John Chapman showed Martin Hewitt investigator, by Arthur Morris, with illustrations by Sidney Paget. This was in the vein of the Sherlock Holmes stories during the time of Conan Doyle’s great popularity. It was half-bound in leather, but was probably originally a yellowback. John also showed us a volume bound in full leather with all edges gilt and a crest on the cover. This was a typescript crib on all aspects of life in Queensland, formerly belonging to Sir John Goodwin, the Governor of that state in the 1920s.
Michael Aitken showed us a copy of William Woods’ Visit to Victoria, and read out the description of Daylesford. This was bought at the Antiquarian Book Fair at the Exhibition Building and included, loosely inserted, an invitation to a lecture by Woods back in England to promote his book.

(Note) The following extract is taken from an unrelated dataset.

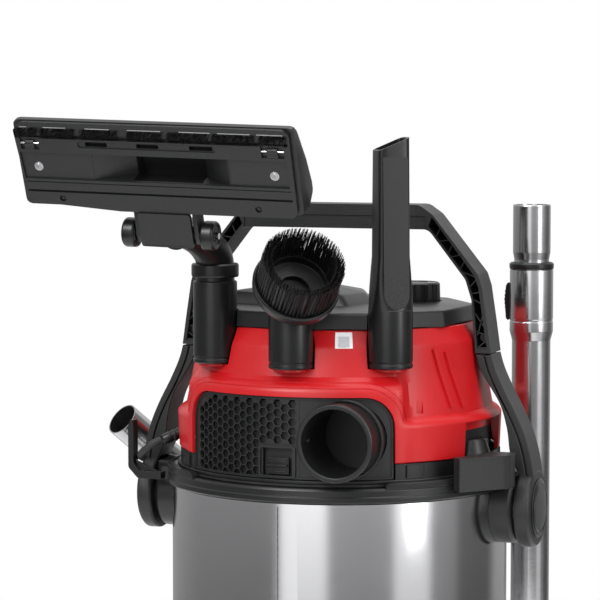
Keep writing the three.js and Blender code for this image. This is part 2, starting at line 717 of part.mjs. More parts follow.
const TELESCOPE = { bore: 17.8, inner: 17.3, bell: 21.4 };

function outerTube() {
  return join(
    upright(TUBE_R, TELESCOPE.bore, 84 + GAP, 606),
    cut(rod(TUBE_R, [LOBE, LOBE, 604], [LOBE, LOBE, 612], MEDIUM, TELESCOPE.bell),
      rod(TELESCOPE.bore, [LOBE, LOBE, 600], [LOBE, LOBE, 620])),
    upright(TELESCOPE.bell, TELESCOPE.bore, 612, TUBE_TOP - 5),
  );
}

function tubeCollar() {
  return upright(TELESCOPE.bell + 0.6, TELESCOPE.bore, TUBE_TOP - 5 + GAP, TUBE_TOP + 2);
}

function innerTube() {
  return cut(join(
    rod(TELESCOPE.inner, [LOBE, LOBE, 150], [LOBE, LOBE, 700]),
    rod(18.6, [LOBE, LOBE, 692], [LOBE, LOBE, 738]),
  ), rod(16.2, [LOBE, LOBE, 140], [LOBE, LOBE, 750]));
}

function tubeLockSlider() {
  const face = LOBE - TELESCOPE.bell - GAP;
  return plate([[face - 4, 625], [face, 622], [face, 662], [face - 4, 658], [face - 7, 644]],
    "xz", LOBE - 7, LOBE + 7);
}

// ---- bent hand tube with the hose's cuff ----

const HAND_MOUTH = new THREE.Vector3(-249, 57, 520);
const HAND_WAY = new THREE.Vector3(0.433, 0.646, -0.62).normalize();

function handTube() {
  const { x, y } = HAND_CLIP;
  const along = (reach) => HAND_MOUTH.clone().addScaledVector(HAND_WAY, reach).toArray();
  const down = [[x - 2.5, y - 4, 428], [x, y, 400], [x, y, 345], [x, y, 285]];
  const outer = sweep(17.5, [along(0), along(60), along(105), ...down], MEDIUM, 18);
  const inside = [along(-2), along(60), along(105), ...down.slice(0, 3), [x, y, 280]];
  const inner = sweep(16.2, inside, MEDIUM, 18);
  return cut(outer, inner);
}

function hoseCuff() {
  const { x, y } = HAND_CLIP;
  return pipe(21, 18.3, [x, y, 262], [x, y, 335]);
}

// ---- mains cord ----

function cordStart() {
  const to = new THREE.Vector3(...GLAND.to);
  const way = to.clone().sub(new THREE.Vector3(...GLAND.from)).normalize();
  return [0.8, 7].map((reach) => to.clone().addScaledVector(way, reach).toArray());
}

// From the gland, behind the cable hook, past the handle's pivot, down and round to the coil.
function powerCord() {
  const floor = CORD_R + 0.6;
  return sweep(CORD_R, [
    ...cordStart(), [-173.6, -66.8, 507.4], [-180.4, -61, 501.8], [-181.8, -53, 498.5], [-186, -43, 497],
    [-201, -19, 495.2], [-206.8, 6, 490], [-204, 40, 475], [-196, 70, 437], [-190, 82, 395],
    [-192, 78, 340], [-203, 62, 260], [-210, 50, 150], [-213, 53, 60], [-213, 55.5, 37],
    [-213.5, 62, 21], [-214, 72, 10.5], [-215, 86, floor + 0.6], [-216, 106, floor], [-216, 150, floor],
    [-208, 184, floor], [-180, 211, floor], [-135, 220, floor], [-95, 209, floor], [-58, 195, floor],
    [-35, 189.9, floor],
  ], 8, 60);
}

function cordCoil() {
  const { x, y, mean, half } = COIL;
  return ring(mean - half, mean + half, 0, 2 * half, LARGE).translate([x, y, 0]);
}

// The plug lies on top of the coil, its pins pointing back past the drum's middle.
function mainsPlug() {
  const x = COIL.x + 12;
  const y = COIL.y + COIL.mean - 1;
  const z = 2 * COIL.half + 17.4;
  const body = rod(17, [x - 14, y, z], [x - 46, y, z], MEDIUM);
  const relief = rod(4.5, [x, y, z], [x - 16, y, z], SMALL, 7);
  const pins = [-9.5, 9.5].map((side) => rod(2.4, [x - 44, y + side, z], [x - 65, y + side, z], 10));
  return join(body, relief, ...pins);
}

// ---- assembly ----

piece("drum", drum(), "brushedSteel");
piece("drum_floor", drumFloor(), "brushedSteel");
piece("rim_collar", rimCollar(), "blackPlastic");
piece("inlet_fitting", inletFitting(), "blackPlastic");
piece("drain_fitting", drainFitting(), "blackPlastic");
piece("drain_cap", drainCap(), "blackPlastic");
piece("base_tray", baseTray(), "blackPlastic");
const CORNERS = [["back_right", 1, 1], ["back_left", -1, 1], ["left", -1, -1], ["right", 1, -1]];
for (const [corner, sx, sy] of CORNERS) {
  piece(`caster_fork_${corner}`, casterFork(sx, sy), "blackPlastic");
  piece(`caster_wheel_${corner}`, casterWheel(sx, sy), "greyPlastic");
}
for (const [side, place] of [["right", (made) => made], ["left", mirroredX]]) {
  piece(`pivot_housing_${side}`, place(pivotHousing(side === "right")), "blackPlastic");
  piece(`pivot_pin_${side}`, place(pivotPin()), "chrome");
  piece(`bail_arm_${side}`, place(bailArm()), "blackPlastic");
  piece(`pivot_cap_${side}`, place(pivotCap()), "softBlack");
}
piece("bail_bow", bailBow(), "blackPlastic");
piece("cable_hook", cableHook(), "blackPlastic");
piece("hand_tube_clip", handTubeClip(), "blackPlastic");

piece("head_base", headBase(), "blackPlastic");
piece("head_gasket", headGasket(), "rubber");
piece("head_cover", headCover(), "redPlastic");
piece("top_deck", topDeck(), "blackPlastic");
piece("mode_knob", modeKnob(), "softBlack");
piece("vent_panel", ventPanel(), "blackPlastic");
piece("cleaning_slider", cleaningSlider(), "blackPlastic");
piece("blow_port", blowPort(), "blackPlastic");
piece("motor_housing", motorHousing(), "greyPlastic");
piece("impeller", impeller(), "greyPlastic");
piece("float_cage", floatCage(), "greyPlastic");
piece("float", floatBody(), "greyPlastic");
piece("filter_cartridge", filterCartridge(), "paper");
piece("cable_gland", cableGland(), "rubber");

piece("nozzle_neck", nozzleNeck(), "blackPlastic");
piece("nozzle_head", nozzleHead(), "blackPlastic");
piece("nozzle_sole", nozzleSole(), "blackPlastic");
piece("nozzle_brush_strip", nozzleBrushStrip(), "bristle");
piece("nozzle_axle", nozzleAxle(), "chrome");
piece("nozzle_wheel_left", nozzleWheel(-1), "softBlack");
piece("nozzle_wheel_right", nozzleWheel(1), "softBlack");
piece("brush_body", brushBody(), "blackPlastic");
piece("brush_bristles", brushBristles(), "bristle");
piece("crevice_tool", creviceTool(), "blackPlastic");

piece("outer_tube", outerTube(), "chrome");
piece("tube_collar", tubeCollar(), "blackPlastic");
piece("inner_tube", innerTube(), "chrome");
piece("tube_lock_slider", tubeLockSlider(), "blackPlastic");
piece("hand_tube", handTube(), "chrome");
piece("hose_cuff", hoseCuff(), "blackPlastic");

piece("power_cord", powerCord(), "rubber");
piece("cord_coil", cordCoil(), "rubber");
piece("mains_plug", mainsPlug(), "rubber");

export default vacuum;
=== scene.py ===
import math
import random

import bmesh
import bpy
from mathutils import Matrix, Vector


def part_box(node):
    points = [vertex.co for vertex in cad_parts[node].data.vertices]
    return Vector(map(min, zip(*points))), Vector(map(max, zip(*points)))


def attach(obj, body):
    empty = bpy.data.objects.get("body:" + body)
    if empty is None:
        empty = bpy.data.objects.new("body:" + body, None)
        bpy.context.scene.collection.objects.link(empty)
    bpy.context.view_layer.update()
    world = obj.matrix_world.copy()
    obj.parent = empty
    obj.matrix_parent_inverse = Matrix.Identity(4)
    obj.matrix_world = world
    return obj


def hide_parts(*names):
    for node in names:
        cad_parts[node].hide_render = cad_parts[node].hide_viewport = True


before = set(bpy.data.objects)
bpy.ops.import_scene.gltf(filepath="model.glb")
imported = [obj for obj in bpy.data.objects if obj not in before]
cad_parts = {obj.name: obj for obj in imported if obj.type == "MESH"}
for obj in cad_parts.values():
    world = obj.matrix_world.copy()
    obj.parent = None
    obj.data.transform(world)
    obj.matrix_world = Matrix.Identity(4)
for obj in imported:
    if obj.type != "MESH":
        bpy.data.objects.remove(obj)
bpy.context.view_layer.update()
random.seed(7)

# Shapes are built in millimetres about the drum's axis, and put in the frame as they are made.
MM = 0.001
drum_low, drum_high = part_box("drum")
CENTRE = Vector(((drum_low.x + drum_high.x) / 2, (drum_low.y + drum_high.y) / 2, 0.0))


def placed(point):
    return Vector(point) * MM + CENTRE


# ---- camera, light and floor ----

VIEW_TURN, VIEW_DROP = math.radians(19), math.radians(4.35)
camera = bpy.data.objects.new("camera", bpy.data.cameras.new("camera"))
camera.data.lens = 167.1
camera.data.sensor_width = 36
camera.data.clip_end = 50
camera.location = placed((826.9, -2518.0, 852.0))
camera.rotation_euler = (math.pi / 2 - VIEW_DROP, 0, VIEW_TURN)
bpy.context.scene.collection.objects.link(camera)
bpy.context.scene.camera = camera
bpy.context.scene.view_settings.view_transform = "Standard"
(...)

Chuck Fayne began by saying that “Today was the most exciting moment in fifty years of collecting.” He explained that he had purchased a book on bookplates, containing tipped-in samples, at an auction in the US many years ago. He had paid $10, “but would have paid $1000.” It was by Alexander de Rienir, the Spanish equivalent of Alphonse Mucha. While checking on the Internet before coming to the meeting, Chuck had found that his is from an edition of ten copies signed by the author.

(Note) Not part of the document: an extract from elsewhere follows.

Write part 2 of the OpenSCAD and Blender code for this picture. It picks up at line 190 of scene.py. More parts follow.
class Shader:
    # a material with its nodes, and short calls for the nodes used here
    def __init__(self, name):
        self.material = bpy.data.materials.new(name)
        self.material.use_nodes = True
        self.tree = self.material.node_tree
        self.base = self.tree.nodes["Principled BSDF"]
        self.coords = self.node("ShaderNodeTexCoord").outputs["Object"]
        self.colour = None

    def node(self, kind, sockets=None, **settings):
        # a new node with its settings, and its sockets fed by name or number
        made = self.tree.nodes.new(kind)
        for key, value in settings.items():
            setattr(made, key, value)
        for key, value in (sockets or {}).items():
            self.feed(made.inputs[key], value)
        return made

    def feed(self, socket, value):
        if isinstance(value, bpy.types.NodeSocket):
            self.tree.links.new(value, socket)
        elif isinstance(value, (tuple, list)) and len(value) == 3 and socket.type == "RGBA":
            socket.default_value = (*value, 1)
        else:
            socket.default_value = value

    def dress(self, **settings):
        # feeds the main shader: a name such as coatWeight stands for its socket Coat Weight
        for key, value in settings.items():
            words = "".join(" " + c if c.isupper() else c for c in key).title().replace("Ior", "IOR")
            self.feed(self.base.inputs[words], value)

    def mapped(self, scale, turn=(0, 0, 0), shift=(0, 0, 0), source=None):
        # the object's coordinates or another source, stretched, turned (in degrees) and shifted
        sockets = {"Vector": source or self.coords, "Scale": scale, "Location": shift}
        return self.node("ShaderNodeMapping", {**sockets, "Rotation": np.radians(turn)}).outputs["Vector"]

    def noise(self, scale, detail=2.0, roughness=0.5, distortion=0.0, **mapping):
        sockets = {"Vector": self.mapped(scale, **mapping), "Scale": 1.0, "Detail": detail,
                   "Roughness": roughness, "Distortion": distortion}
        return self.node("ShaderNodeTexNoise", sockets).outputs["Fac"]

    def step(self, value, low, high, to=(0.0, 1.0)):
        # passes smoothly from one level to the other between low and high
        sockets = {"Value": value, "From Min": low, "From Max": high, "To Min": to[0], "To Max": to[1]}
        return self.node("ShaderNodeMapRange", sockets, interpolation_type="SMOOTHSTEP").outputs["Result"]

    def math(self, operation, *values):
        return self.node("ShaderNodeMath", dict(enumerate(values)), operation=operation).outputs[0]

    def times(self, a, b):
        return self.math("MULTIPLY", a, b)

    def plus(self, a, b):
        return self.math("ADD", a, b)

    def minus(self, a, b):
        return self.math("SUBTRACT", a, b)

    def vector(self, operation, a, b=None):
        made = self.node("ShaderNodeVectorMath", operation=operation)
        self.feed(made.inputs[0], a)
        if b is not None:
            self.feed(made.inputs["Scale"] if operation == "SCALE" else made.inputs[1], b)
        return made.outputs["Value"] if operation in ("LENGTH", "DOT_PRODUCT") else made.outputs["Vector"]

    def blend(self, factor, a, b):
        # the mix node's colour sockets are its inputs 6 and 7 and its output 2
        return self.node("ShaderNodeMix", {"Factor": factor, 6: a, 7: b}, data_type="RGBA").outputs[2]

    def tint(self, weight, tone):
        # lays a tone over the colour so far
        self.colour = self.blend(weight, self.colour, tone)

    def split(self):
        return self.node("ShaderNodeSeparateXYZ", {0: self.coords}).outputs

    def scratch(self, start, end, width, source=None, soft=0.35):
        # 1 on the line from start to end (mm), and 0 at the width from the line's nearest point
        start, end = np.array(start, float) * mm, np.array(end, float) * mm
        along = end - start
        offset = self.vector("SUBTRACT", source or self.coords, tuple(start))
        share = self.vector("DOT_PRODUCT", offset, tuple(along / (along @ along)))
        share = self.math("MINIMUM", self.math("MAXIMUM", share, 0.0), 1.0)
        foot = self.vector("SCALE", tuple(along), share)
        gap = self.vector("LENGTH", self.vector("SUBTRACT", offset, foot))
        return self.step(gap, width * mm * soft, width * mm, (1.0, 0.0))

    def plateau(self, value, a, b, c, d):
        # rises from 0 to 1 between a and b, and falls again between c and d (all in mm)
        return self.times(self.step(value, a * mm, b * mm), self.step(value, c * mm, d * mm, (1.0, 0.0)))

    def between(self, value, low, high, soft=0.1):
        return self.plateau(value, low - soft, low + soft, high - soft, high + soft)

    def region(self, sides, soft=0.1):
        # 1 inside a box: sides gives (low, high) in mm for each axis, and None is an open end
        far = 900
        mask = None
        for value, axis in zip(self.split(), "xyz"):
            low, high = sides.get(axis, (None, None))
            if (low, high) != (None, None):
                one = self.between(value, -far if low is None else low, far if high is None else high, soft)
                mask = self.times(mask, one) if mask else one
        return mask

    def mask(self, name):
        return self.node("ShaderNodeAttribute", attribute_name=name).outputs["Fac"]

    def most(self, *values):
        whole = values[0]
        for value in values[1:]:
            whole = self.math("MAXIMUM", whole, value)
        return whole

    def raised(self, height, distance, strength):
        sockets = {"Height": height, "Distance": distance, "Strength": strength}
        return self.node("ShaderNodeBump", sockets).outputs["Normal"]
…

Francis Reis showed us a copy of Robert Wood’s Ruins of Syria. Francis is a photographer who is currently doing a project which involves taking photos of scenes in Syria and comparing them to the views by early travellers. He showed us some examples which matched the views in Wood’s book.
Richard Overell showed a copy of a flier promoting the contribution of the Bill Onus’s Australian Aborigines League to the 1951 Victorian centenary, An Aboriginal Moomba “Out of the dark”. Souvenir programme. This was the source from which the word “Moomba” came, later used for the annual Melbourne celebration.
Peter Carwardine showed us a booklet published by The Aeroplane magazine in February 1943, Aircraft indentification: Japanese planes. Peter told us that the top tower on the Prahran Central building was set up for plane spotting during World War II.